Henri Provencher a confirmé que la famille avait « décidé qu'il [le documentaire] ne devait pas avoir lieu, tout simplement », sans vouloir préciser pourquoi. « Je ne veux pas mélanger les choses ce soir », a-t-il indiqué.
«Pas toujours facile»
Ugo Fredette avait participé à plusieurs autres projets visant à faire connaître la peine des familles ayant perdu un proche en raison de crimes sordides non résolus. Sur l'internet, il demandait aux gens de lui envoyer des informations pour contribuer à faire avancer certaines enquêtes ou de les envoyer à l'avocat et ex-ministre de la Justice Marc Bellemare. Ancien employé d'une entreprise d'outillage de Laval, il avait été congédié en 2007 pour avoir « colporté diverses informations mensongères et diffamatoires », selon un jugement de la Commission des normes du travail.
Sa conjointe, avec qui il avait emménagé à cette adresse en 2010, participait à certaines de ses activités reliées aux disparitions de femmes et d'enfants, comme le montrent certaines de ses publications sur Facebook. Sous une photo de couple, le 20 août, il avait parlé de l'état de leur relation : « Ce n'est pas toujours facile, mais on fait de notre mieux », suivi d'une émoticône de coeur.
Véronique Barbe gérait à domicile la garderie Les petites guernouilles. Dans une annonce publiée sur le web, elle disait avoir ouvert une garderie après avoir acquis de l'expérience comme mère de quatre enfants. « Comme je dois me faire à l'idée que 4 enfants, c'est suffisant, j'ai décidé de me gâter avec VOS enfants ! », écrivait-elle.

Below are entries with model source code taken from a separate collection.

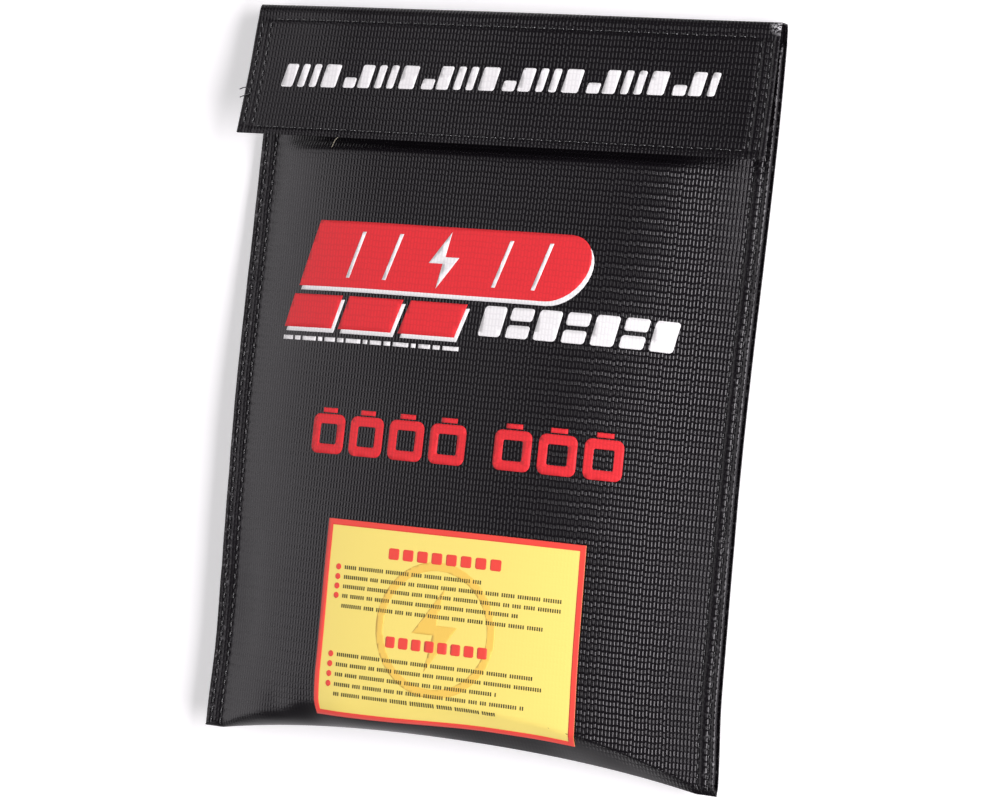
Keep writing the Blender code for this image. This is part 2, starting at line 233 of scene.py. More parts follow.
def skin(u, q):
    """A point of the outer face of the body's cloth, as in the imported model, with its seams and small waves.
    u is -1 and 1 at the sides. q is -1 at the back's top, 0 at the bottom fold and 1 at the mouth."""
    side = 1 if q > 0 else -1
    w = from_middle(u)
    fold_y, reach = bottom(w)
    wall_y = fold_y + reach
    if abs(q) < FOLD_SHARE:
        angle = abs(q) / FOLD_SHARE * math.pi / 2
        facet = between(FOLD_FACET_LEFT, FOLD_FACET, smooth(u * 2 + 0.6))
        y = fold_y + reach * (1 - math.cos(angle) ** facet)
        swell = math.sin(angle) ** facet
    else:
        end_y = MOUTH_Y if side > 0 else BACK_TOP_Y
        y, swell = between(wall_y, end_y, (abs(q) - FOLD_SHARE) / (1 - FOLD_SHARE)), 1.0
    form_y = max(y, wall_y)
    seam = seam_height(form_y)
    stack = seam_section(u)
    power = between(CROWN_POWER_MOUTH, CROWN_POWER, smooth((MOUTH_Y - form_y) / (MOUTH_Y - CROWN_EVEN_Y)))
    front = seam + stack + (crown(form_y) - seam - SEAM_STACK) * (1 - w**power)
    rise = max(0.0, (w - FLAT_SHARE) / (1 - FLAT_SHARE)) ** BACK_POWER
    back = between(back_lift(form_y), seam - stack, rise)
    middle = between(back, front, 0.5 + FOLD_LIFT * (1 - w * w))
    x = u * half_width(y)
    if side > 0:
        x *= 1 - FRONT_EDGE_INSET / HALF * swell * smooth(abs(u) * 2 - 1)
        z = between(middle, front, swell) + (wrinkle(x, y, 1) - dent(x, y) - tuck(u, y)) * swell
    else:
        z = between(middle, back, swell) + abs(wrinkle(x, y, -1)) * swell * w * w
    return Vector((x, y, z))


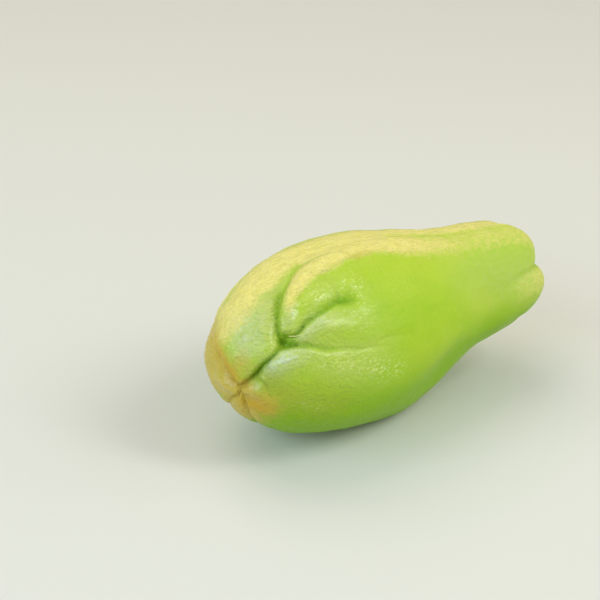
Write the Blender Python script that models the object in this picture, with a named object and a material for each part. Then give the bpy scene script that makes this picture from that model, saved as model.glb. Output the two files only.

« Accordez-moi le privilège de passer mes journées avec le petit soleil de votre vie, et soyez assurés qu'avec moi votre enfant sera heureux comme un poisson dans l'eau... ou bien comme une "guernouille" dans sa mare ! », pouvait-on lire.
Voisins sous le choc
Dans le quartier où le drame s'est joué, près du parc Binette et de l'école secondaire des Patriotes, plusieurs citoyens sous le choc se sont rassemblés devant le périmètre érigé par les policiers.
Mathis Vincent est allé à l'école avec un des fils de Véronique Barbe. Il voyait souvent la famille. « Ça m'étonne. Surtout ici où c'est très tranquille. » Même s'il ne lui parlait pas souvent, la mort de la femme lui fait mal. « Elle avait trois enfants. Il l'a tuée puis il est parti », a-t-il laissé tomber.
Valérie Millette, une étudiante qui habite tout près et qui a aussi fréquenté l'école avec un des fils de Mme Barbe, était très surprise. « J'étais au travail et en rentrant, j'ai vu les policiers qui étaient là et j'ai appris la nouvelle. Pour nous, c'est très surprenant parce que le quartier est très paisible. Mais ce sont des problèmes conjugaux qui arrivent », dit-elle.
La Sûreté du Québec doit faire le point ce matin sur cette affaire.